Winnacker: Damit meine ich das Vorurteil, Rostock sei eine kleine Stadt und wenn man zu weit links geht, fällt man ins Meer … Der Vorteil, etwa gegenüber Berlin, liegt in der Konzentration, in der Möglichkeit, sich wirklich auf sein Studium fokussieren zu können. Überdies gibt es, nur zum Beispiel, mit der ABAM (Association of Baltic Academies of Music), einem Bündnis von Musikern, Hochschul- und Orchesterkooperationen über die Landesgrenzen hinweg etwas, von dem die Studierenden profitieren können. Und Mecklenburg-Vorpommern ist einfach ein wunderschönes Land. Wem Naturinspiration etwas bedeutet, der ist hier wirklich richtig.
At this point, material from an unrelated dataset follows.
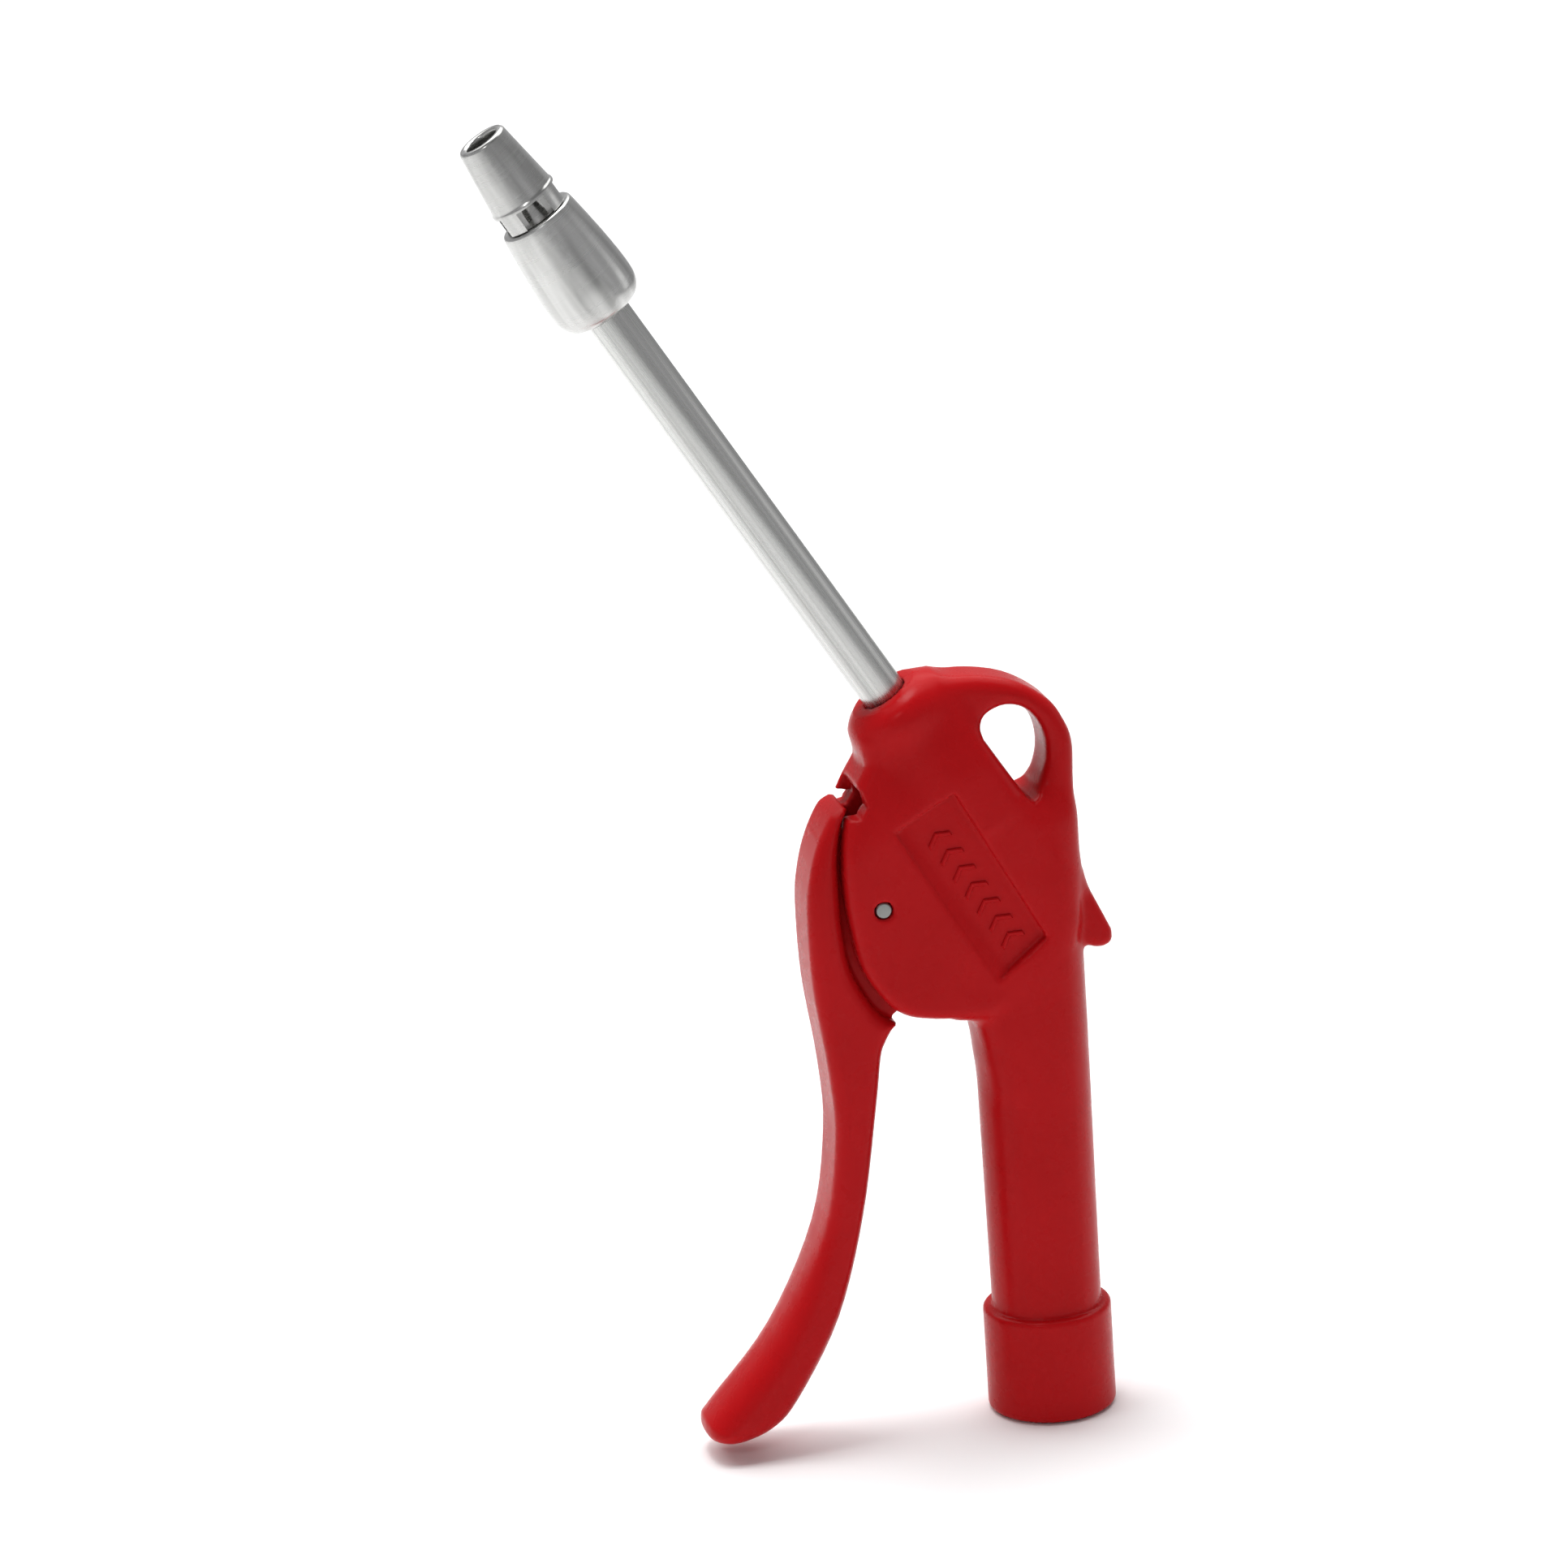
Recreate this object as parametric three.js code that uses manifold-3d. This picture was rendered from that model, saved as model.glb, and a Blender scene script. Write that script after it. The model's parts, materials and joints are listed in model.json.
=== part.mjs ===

nmz: Seit Oktober 2012 sind Sie im Amt. Wie darf es aus Ihrer Sicht weitergehen?

Winnacker: Wir haben eben damit begonnen, den Hochschulentwicklungsplan für die nächsten fünf Jahre zu schreiben. Das ist immer auch eine Art Selbstreinigungsprozess für alle Abteilungen, weil wir uns die Frage stellen, wo wir stehen und wo wir hinwollen. Ich wünsche mir, dass wir von dem, was wir nun an Vorstellungen als Plan formulieren und mit dem Ministerium diskutieren, möglichst viel durchsetzen können. Ich würde auch gerne noch einen Studiengang gründen: Uns fehlt perspektivisch noch eine Brücke zwischen Schauspiel und Musik. Musiktheaterregie könnte mittelfristig eine schöne Ergänzung sein.